VICTORIA will reopen to people from regional NSW, with the government introducing a new "traffic light" system for interstate travel.
The permit system, which designates regions in other parts of Australia as green, orange or red depending on coronavirus risk, will go live from 6pm on Monday.
Premier Daniel Andrews confirmed under the new system, regional NSW is classified as orange.
Sydney and Brisbane will remain red for now, although Mr Andrews said this may change "late in the week".
Victorian Chief Health Officer Brett Sutton said the permit system will be a simple one issued "within minutes".
Mr Andrews said it was about slowing the spread of coronavirus into Victoria.
"If I get public health advice to lock other parts of the country, people from that part of the country travelling to Victoria, I will not hesitate to do that, I will do it in a moment," Mr Andrews said.
"The stakes are very high here, we have built something that is precious, and it needs to be safeguarded, and I make no apology for doing everything I can to keep Victoria safe.
"When you are making a judgement about whether you are going to travel to other parts of the country, you have to at least give some thought to the notion that there could be an outbreak and your plans may well be impacted by that, that has got to be part of your thinking because it is not normal, we are in a global pandemic.

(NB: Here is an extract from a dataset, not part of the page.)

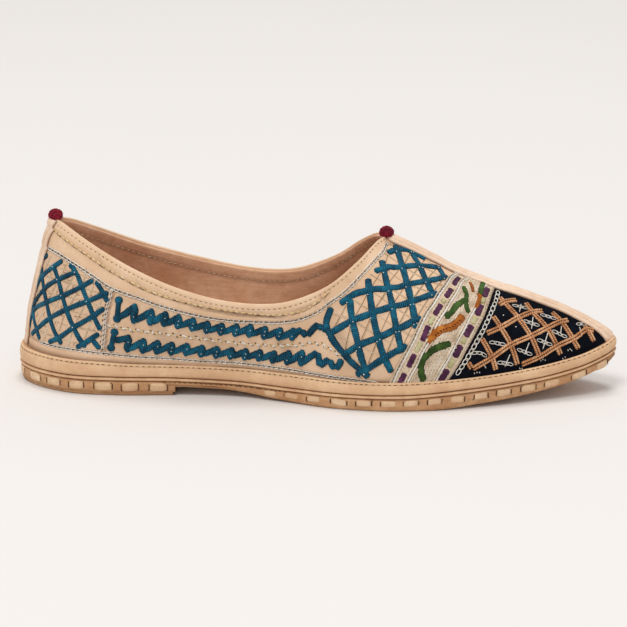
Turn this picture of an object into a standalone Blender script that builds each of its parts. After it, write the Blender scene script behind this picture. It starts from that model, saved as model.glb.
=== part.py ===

"There is no vaccine yet, and until there is a vaccine and appropriate take-up of the vaccine and it is rolled out, our lives are going to be different, they are going to be COVID in normal, not normal."
I make no apology for doing everything I can to keep Victoria safe.Premier Daniel Andrews
Anyone wanting to come to Victoria from regional NSW will need to apply for a permit via the Services Victoria website, while current permits, including transit and workers permits, will remain valid.
A new $4957 fine will apply to anyone arriving in the state without a permit.
It comes after a child who attended a childcare centre in Melbourne's southeast tested positive to COVID-19 since travelling overseas.
The state's health department on Monday confirmed the Australian child tested positive to the virus after arriving in Israel on January 9.
The child attended the Explorers Early Learning Centre in Armadale, about eight kilometres southeast of Melbourne, on January 7.
"We are working with colleagues in Israel to confirm the test result," a Department of Health and Human Services spokesman said in a statement to AAP.
"In the meantime, DHHS are taking all necessary precautions and investigating potential exposure sites - including where the child may have been exposed themselves."
The centre has been contacted and cleaning and contact tracing is underway.
Victoria's Chief Health Officer Brett Sutton suspects the case is a false positive.
"Children are extremely low risk of having serious illness; they can become infected but the transmissibility childcare settings is pretty low and my suspicion is this is not a true case," he said.
Monday marks the fifth consecutive day the state has recorded no new local or interstate cases of COVID-19, though a returned traveller in hotel quarantine has tested positive.
It brings the total number of active cases in the state to 40.
About 18,660 people were tested in the previous 24 hours.